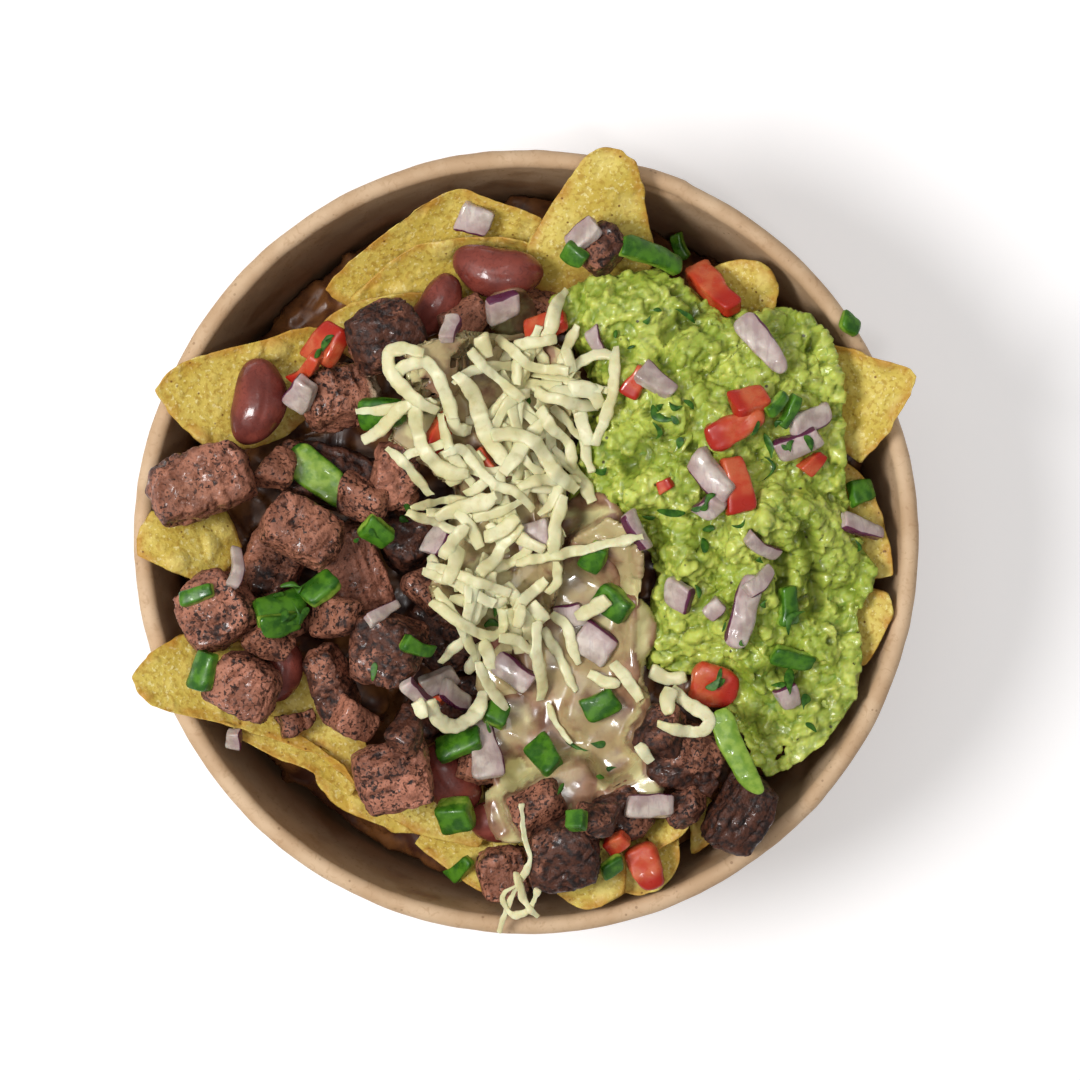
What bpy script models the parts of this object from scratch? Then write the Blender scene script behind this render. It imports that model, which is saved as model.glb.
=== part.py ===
"""Nachos in a round kraft paper bowl.

The bowl is a thin paper shell with a rolled rim and a recessed floor on a folded skirt.  In it lies a
bed of chips and sauce, and on that whole tortilla chips, steak dice, beans, guacamole, melted and
shredded cheese, tomato, onion and jalapeno.  The pieces are laid down in order, each one dropped until
it rests on what is under it, and the bed is made last, to fill the bowl up to them.

Sizes in the tables are millimetres, and the scene is in metres.  +Z is up, and the origin is the
centre of the bowl's foot.
"""

import math
import random

import bmesh
import bpy
import numpy as np
from mathutils import Euler, Matrix, Vector, noise

MM = 0.001

# The bowl.
RIM_RADIUS = 75.0
FOOT_RADIUS = 64.0
BOWL_HEIGHT = 60.0
WALL = 0.6
RIM_TUBE = 3.5
SKIRT_WIDTH = 1.8
FLOOR_UNDERSIDE = 4.2
FLOOR_THICKNESS = 0.8
BOWL_SEGMENTS = 48
RIM_STEPS = 8
LIP_ANGLE = -60.0

# The inside of the wall is a cone between these two circles.
MOUTH_RADIUS = RIM_RADIUS - RIM_TUBE
MOUTH_Z = BOWL_HEIGHT - RIM_TUBE / 2
FLOOR_Z = FLOOR_UNDERSIDE + FLOOR_THICKNESS
WALL_SLOPE = (MOUTH_RADIUS + WALL - FOOT_RADIUS) / MOUTH_Z

# The gap that touching pieces keep, and how far a piece may roll aside for a lower rest.
GAP = 0.3
ROLL_REACH = 5
ROLL_COST = 1.2

# Plan places are laid out at the height of the rim, as they line up under an eye above the bowl.
EYE_Z = 710.0

# The grid that heights are compared on.
CELL = 0.5
CELLS = 316
EMPTY = 1.0e6

# The bed: level in the middle, level at the wall, and the hollows left beside the wall.
BED_MIDDLE = 52.0
BED_EDGE = 39.0
BED_HOLLOW = 8.0
HOLLOW_AZIMUTHS = (133.0, 236.0, 318.0, 62.0)
HOLLOW_WIDTH = 16.0
BED_FALL = (44.0, 68.0)
BED_SPOKES = 44
BED_RINGS = 11
BED_WALL_GAP = 0.5

# Chips: thickness, and the longest stretch of rim between two corners.
CHIP_THICKNESS = 1.7
CHIP_STEP = 9.5

# Steak dice: how square they are, how far and how quickly their sides bow, and how far they lean.
STEAK_SQUARENESS = 4.5
STEAK_BOW = 0.15
STEAK_BOW_RATE = 0.9
STEAK_SKEW = 0.12

# Beans: how far they bend, the dent inside the bend and how narrow it is, how much fatter one end
# is, and their height for their width.
BEAN_BEND = 0.24
BEAN_DENT = 0.12
BEAN_DENT_FALL = 8
BEAN_FAT = 0.06
BEAN_HEIGHT = 0.92

# Cut toppings: corners round their outline, how square it is (1 is an oval), and how much smaller
# their two flat sides are.
TOPPING_CORNERS = 12
TOPPING_SQUARENESS = 0.55
TOPPING_SIDE = 0.86

# Soft layers: the least depth over what they cover, how fast their domes fall off, the size of their
# lumps, the points their edge is read at, and how far past a cell they look for what they cover.
LEAST_DEPTH = 1.2
DOME = 2.4
LUMP_SIZE = 8.0
EDGE_POINTS = 400
CELL_MARGIN = 0.6

# Edges sharper than this, in degrees, are shaded as edges.
SHARP_ANGLE = 35

COLOURS = {
    "kraft": ((0.50, 0.32, 0.19), 0.75),
    "bed": ((0.20, 0.10, 0.04), 0.7),
    "chip": ((0.62, 0.38, 0.07), 0.75),
    "steak": ((0.20, 0.09, 0.06), 0.6),
    "bean": ((0.22, 0.06, 0.04), 0.35),
    "guacamole": ((0.32, 0.42, 0.08), 0.45),
    "cheese": ((0.66, 0.64, 0.42), 0.5),
    "melted_cheese": ((0.50, 0.42, 0.24), 0.3),
    "tomato": ((0.50, 0.06, 0.04), 0.35),
    "onion": ((0.58, 0.47, 0.52), 0.4),
    "jalapeno": ((0.07, 0.25, 0.02), 0.35),
}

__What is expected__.
Restate the listing above word for word.

__Result__.
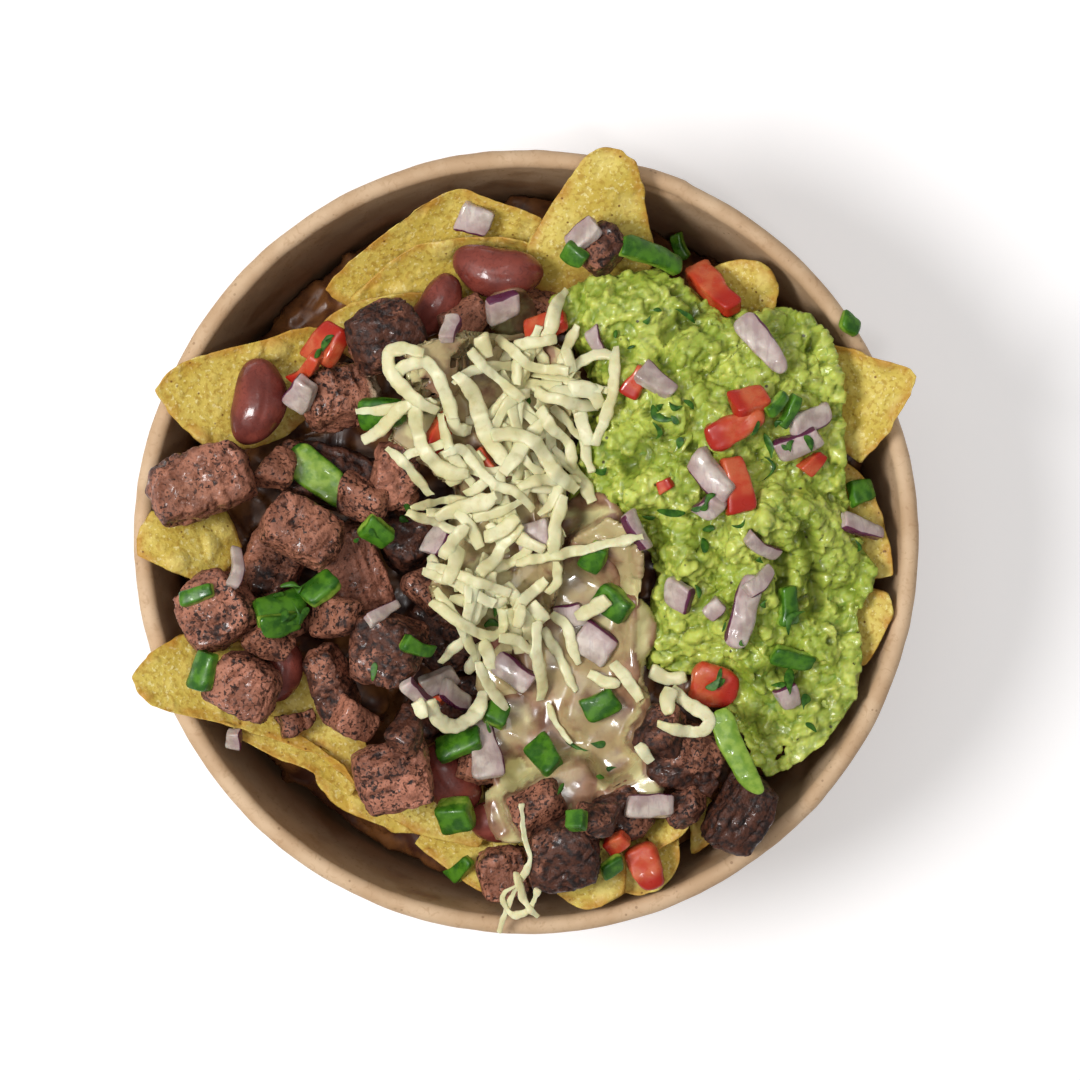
What bpy script models the parts of this object from scratch? Then write the Blender scene script behind this render. It imports that model, which is saved as model.glb.
=== part.py ===
"""Nachos in a round kraft paper bowl.

The bowl is a thin paper shell with a rolled rim and a recessed floor on a folded skirt.  In it lies a
bed of chips and sauce, and on that whole tortilla chips, steak dice, beans, guacamole, melted and
shredded cheese, tomato, onion and jalapeno.  The pieces are laid down in order, each one dropped until
it rests on what is under it, and the bed is made last, to fill the bowl up to them.

Sizes in the tables are millimetres, and the scene is in metres.  +Z is up, and the origin is the
centre of the bowl's foot.
"""

import math
import random

import bmesh
import bpy
import numpy as np
from mathutils import Euler, Matrix, Vector, noise

MM = 0.001

# The bowl.
RIM_RADIUS = 75.0
FOOT_RADIUS = 64.0
BOWL_HEIGHT = 60.0
WALL = 0.6
RIM_TUBE = 3.5
SKIRT_WIDTH = 1.8
FLOOR_UNDERSIDE = 4.2
FLOOR_THICKNESS = 0.8
BOWL_SEGMENTS = 48
RIM_STEPS = 8
LIP_ANGLE = -60.0

# The inside of the wall is a cone between these two circles.
MOUTH_RADIUS = RIM_RADIUS - RIM_TUBE
MOUTH_Z = BOWL_HEIGHT - RIM_TUBE / 2
FLOOR_Z = FLOOR_UNDERSIDE + FLOOR_THICKNESS
WALL_SLOPE = (MOUTH_RADIUS + WALL - FOOT_RADIUS) / MOUTH_Z

# The gap that touching pieces keep, and how far a piece may roll aside for a lower rest.
GAP = 0.3
ROLL_REACH = 5
ROLL_COST = 1.2

# Plan places are laid out at the height of the rim, as they line up under an eye above the bowl.
EYE_Z = 710.0

# The grid that heights are compared on.
CELL = 0.5
CELLS = 316
EMPTY = 1.0e6

# The bed: level in the middle, level at the wall, and the hollows left beside the wall.
BED_MIDDLE = 52.0
BED_EDGE = 39.0
BED_HOLLOW = 8.0
HOLLOW_AZIMUTHS = (133.0, 236.0, 318.0, 62.0)
HOLLOW_WIDTH = 16.0
BED_FALL = (44.0, 68.0)
BED_SPOKES = 44
BED_RINGS = 11
BED_WALL_GAP = 0.5

# Chips: thickness, and the longest stretch of rim between two corners.
CHIP_THICKNESS = 1.7
CHIP_STEP = 9.5

# Steak dice: how square they are, how far and how quickly their sides bow, and how far they lean.
STEAK_SQUARENESS = 4.5
STEAK_BOW = 0.15
STEAK_BOW_RATE = 0.9
STEAK_SKEW = 0.12

# Beans: how far they bend, the dent inside the bend and how narrow it is, how much fatter one end
# is, and their height for their width.
BEAN_BEND = 0.24
BEAN_DENT = 0.12
BEAN_DENT_FALL = 8
BEAN_FAT = 0.06
BEAN_HEIGHT = 0.92

# Cut toppings: corners round their outline, how square it is (1 is an oval), and how much smaller
# their two flat sides are.
TOPPING_CORNERS = 12
TOPPING_SQUARENESS = 0.55
TOPPING_SIDE = 0.86

# Soft layers: the least depth over what they cover, how fast their domes fall off, the size of their
# lumps, the points their edge is read at, and how far past a cell they look for what they cover.
LEAST_DEPTH = 1.2
DOME = 2.4
LUMP_SIZE = 8.0
EDGE_POINTS = 400
CELL_MARGIN = 0.6

# Edges sharper than this, in degrees, are shaded as edges.
SHARP_ANGLE = 35

COLOURS = {
    "kraft": ((0.50, 0.32, 0.19), 0.75),
    "bed": ((0.20, 0.10, 0.04), 0.7),
    "chip": ((0.62, 0.38, 0.07), 0.75),
    "steak": ((0.20, 0.09, 0.06), 0.6),
    "bean": ((0.22, 0.06, 0.04), 0.35),
    "guacamole": ((0.32, 0.42, 0.08), 0.45),
    "cheese": ((0.66, 0.64, 0.42), 0.5),
    "melted_cheese": ((0.50, 0.42, 0.24), 0.3),
    "tomato": ((0.50, 0.06, 0.04), 0.35),
    "onion": ((0.58, 0.47, 0.52), 0.4),
    "jalapeno": ((0.07, 0.25, 0.02), 0.35),
}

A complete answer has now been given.